Well, Maxwell, you gave the song a very low score and said absolutely nothing positive about it. Though honestly it’s kind of hard to guess what you mean, since instead of actually talking about it you’re mostly making broad assumptions about people who like it. And some other assumptions as well, mainly that pop music has a duty to be populist and forming a niche is bad. As if somehow a group of like-minded people on the internet liking the same popstar is downright pathological and not actually sort of expected. I’m not against interrogating the reason people like something, but at this point it just feels like you’re throwing insults around and being mean.

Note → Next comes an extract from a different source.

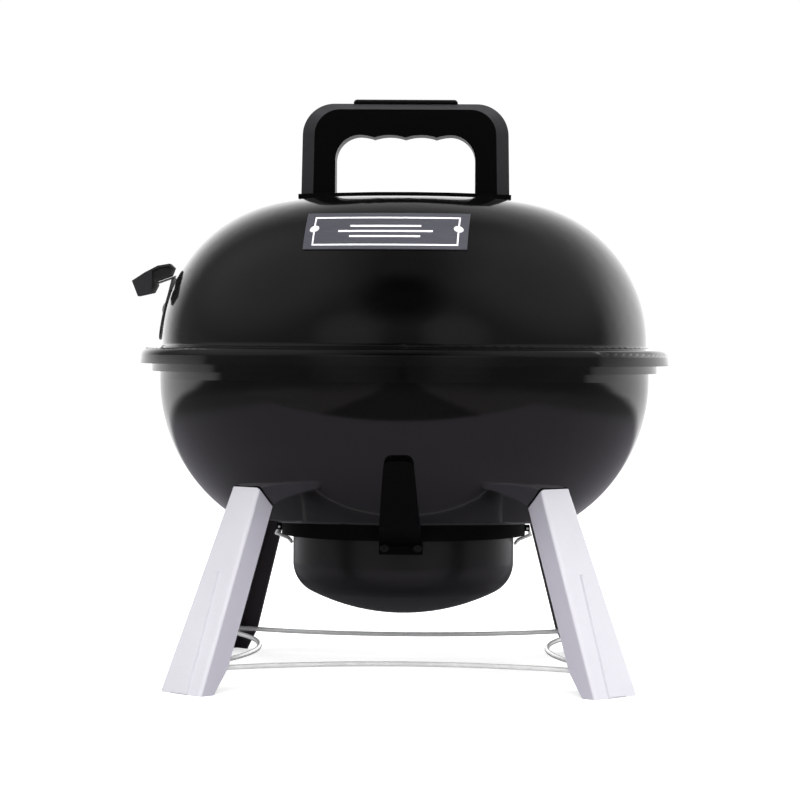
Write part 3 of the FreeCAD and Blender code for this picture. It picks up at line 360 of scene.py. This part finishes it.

I’m reminded of an old Guardian article by Tom Ewing called “Can Pop Music Survive?” that approaches much of the same questions (via Nicola Roberts) but from a kinder, and frankly better, angle.
meant to blurb this but couldn’t before the deadline figure out how i actually feel about the song, which is to say i couldn’t reconcile how much i actually like the song (actually a lot!) with how much less i ultimately still like it than pretty much any single track on true romance except maybe the brooke candy feature (also a lot). feels unfair to hold charli to my personal expectations, and yet!
@Luca god i love that Ewing piece. That’s definitely what I modeled a lot of the point I tried to make in my blurb on—”semi-popular pop” as a distinctly contemporary phenomenon. Maxwell, I definitely don’t see how your blurb goes with your score, and I’d have loved to see some more explanation there.